FWM Special Edition - October 11, 2018

With back-to-back 2%+ losses in the S&P 500 and a 5.5% drop since last Friday, it's been a rough week for stocks. And while we're just 7.2% from the all-time highs, because of how steadily the market has advanced since the spring, it sure feels like the world might be ending. So, is it? First, let's reflect on the last few months of newsletters. Since this summer, I've pointed to weakening market internals, negative divergences, leading stocks like Facebook and Netflix breaking down, and other troublesome signs. And as the old saying goes, "Everything was good, until it wasn't." Indeed, four months of gains vaporized in two days. So, why did the market drop

? Is it rising interest rates? The trade war with China? The prospect of a Democrat-controlled House of Representatives? The "flipping" of Paul Manafort and Michael Cohen which could lead to presidential troubles? In truth, I don't know. I don't think anyone really does.

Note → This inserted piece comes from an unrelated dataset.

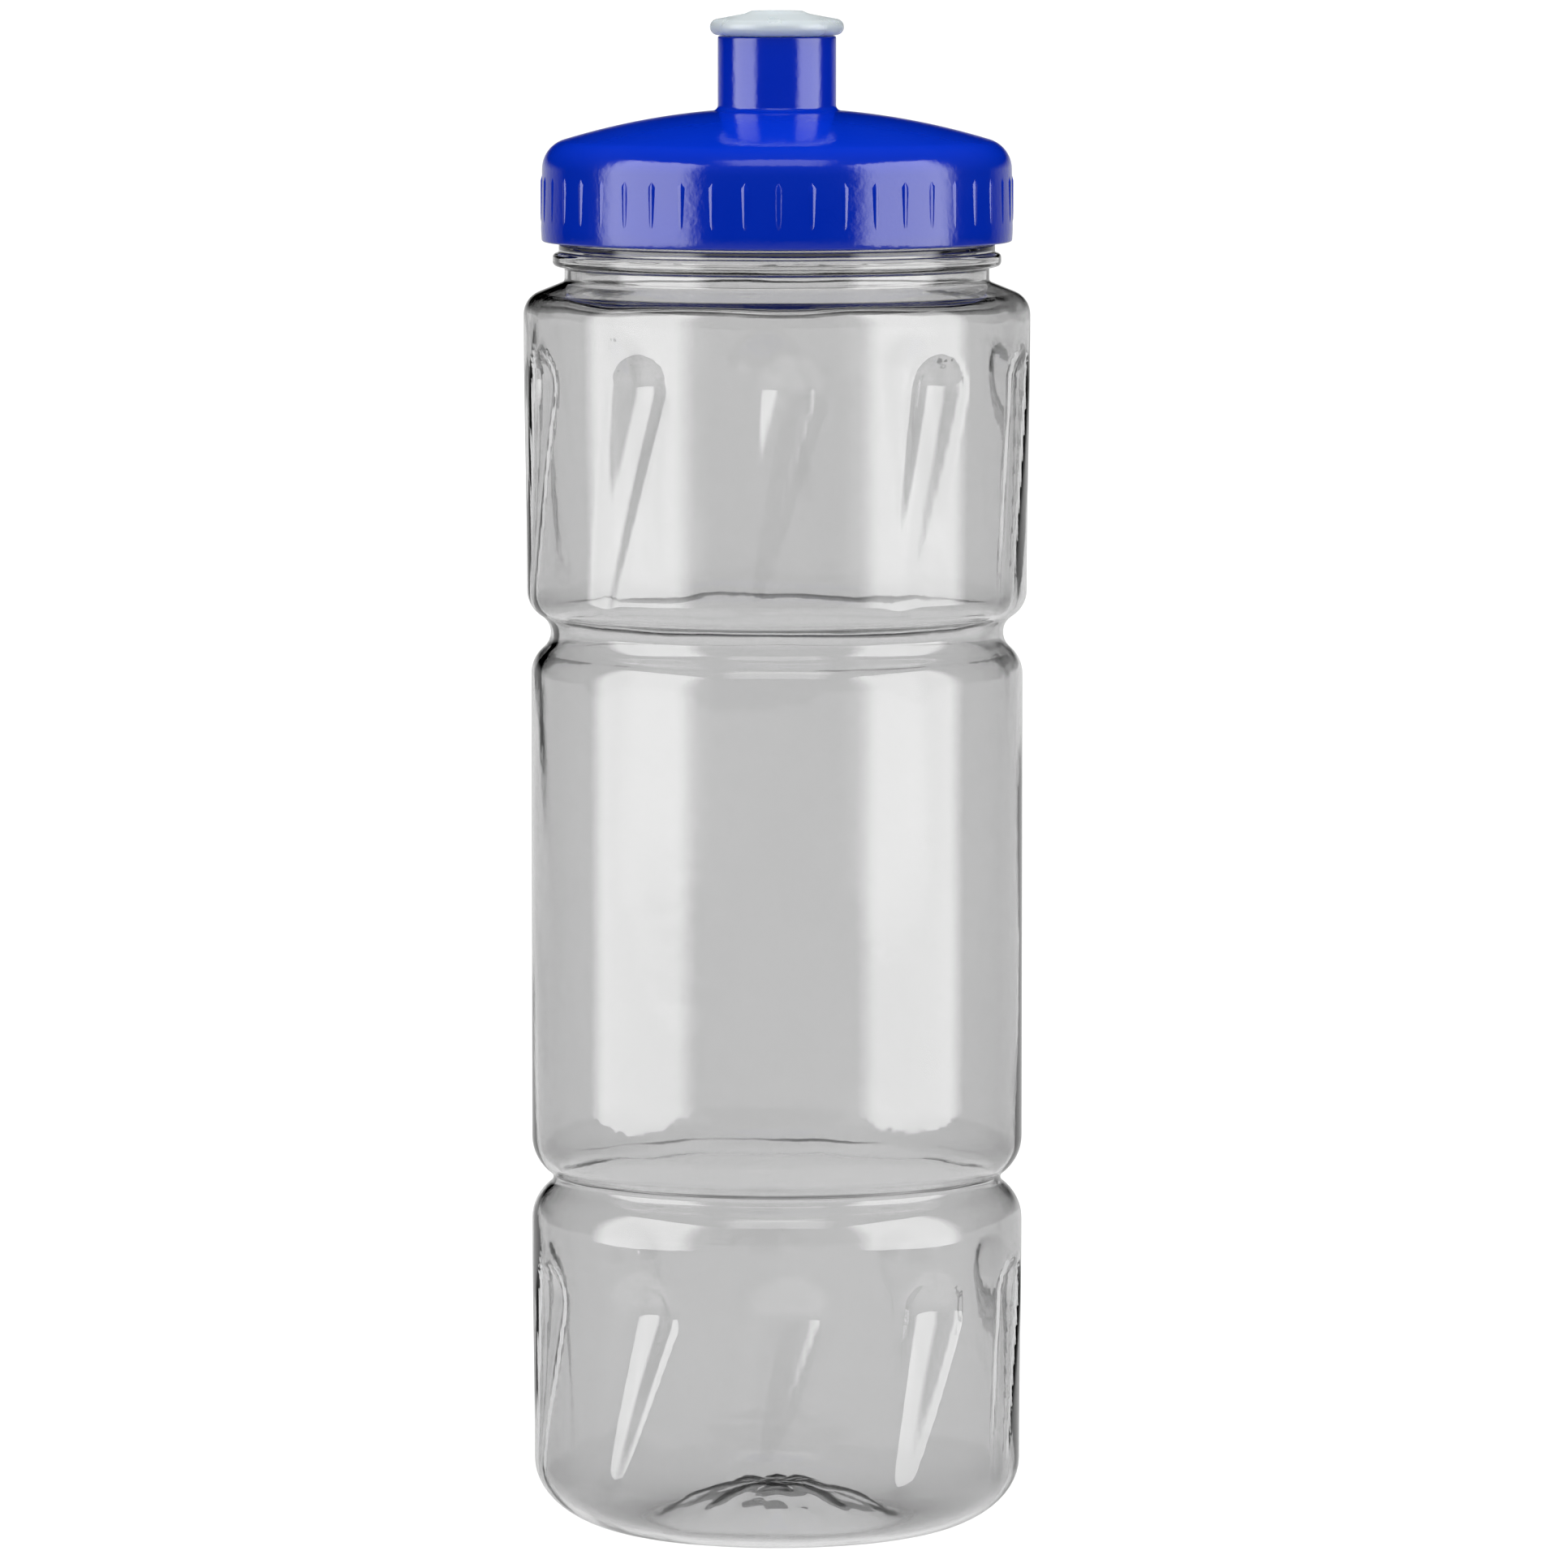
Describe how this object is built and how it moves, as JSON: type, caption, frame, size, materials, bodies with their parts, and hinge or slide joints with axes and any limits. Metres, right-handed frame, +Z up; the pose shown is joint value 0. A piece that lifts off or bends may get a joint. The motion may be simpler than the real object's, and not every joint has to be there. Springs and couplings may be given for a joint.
{
  "type": "sports squeeze bottle",
  "caption": "Clear squeeze bottle with slanted grip flutes, two waist grooves, a ribbed screw lid and a push-pull drinking tip.",
  "frame": {"origin": "middle of the standing ring, on the surface that the bottle stands on", "axes": "+Z up along the bottle's axis; -Y towards the viewer, +X to the viewer's right"},
  "size_m": [0.075, 0.0748, 0.2255],
  "materials": {
    "clear_body": "clear, glossy blow-moulded wall",
    "seal": "smooth, matte",
    "lid_plastic": "opaque deep blue, glossy",
    "soft_tip": "translucent, slightly frosted"
  },
  "bodies": {
    "bottle": {"bottle": "clear_body"},
    "gasket": {"lid_gasket": "seal"},
    "lid": {"lid": "lid_plastic"},
    "tip": {"drinking_tip": "soft_tip"}
  },
  "joints": [
    {"name": "lid_lift", "type": "slide", "parent": "bottle", "child": "gasket", "axis": [0, 0, 1], "range_m": [0, 0.0145]},
    {"name": "lid_turn", "type": "hinge", "parent": "gasket", "child": "lid", "pos_m": [0, 0, 0.2], "axis": [0, 0, 1], "range_deg": [0, 1080]},
    {"name": "tip_pull", "type": "slide", "parent": "lid", "child": "tip", "axis": [0, 0, 1], "range_m": [0, 0.008]}
  ],
  "couplings": [
    {"joint": "lid_lift", "follows": "lid_turn", "m_per_rad": 0.00076394}
  ]
}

All of these factors were around before this week and they didn't matter then, so why now? Sometimes, the explanation is obvious and sometimes it's not. This time, it's not. Regardless, clients of Flatirons Wealth Management (FWM) raised some cash this summer because of what I was seeing then and so had some "dry powder" now to deploy as the market has fallen. That's good news. As to where we go from here, I am, admittedly, uncertain. Perhaps this correction is just beginning or perhaps it is just about over. I do feel confident we are NOT on some type of 2008-type precipice. We'll stay mostly invested and continue to look for clues and opportunities. As I've mentioned before, one of the biggest advantages small investors have is the ability to be nimble. That means we can enter and exit trades quickly, if need be, as new information arises. Unlike many large institutions, we also don't have to be 100% "in" or 100% "out." We can, and will, play in increments until the solution begins to get clearer. In the meantime, continue to stay focused on the strong economy, solid credit markets, and still relatively low interest rates. Make your regular retirement plan contributions and know, this too shall pass.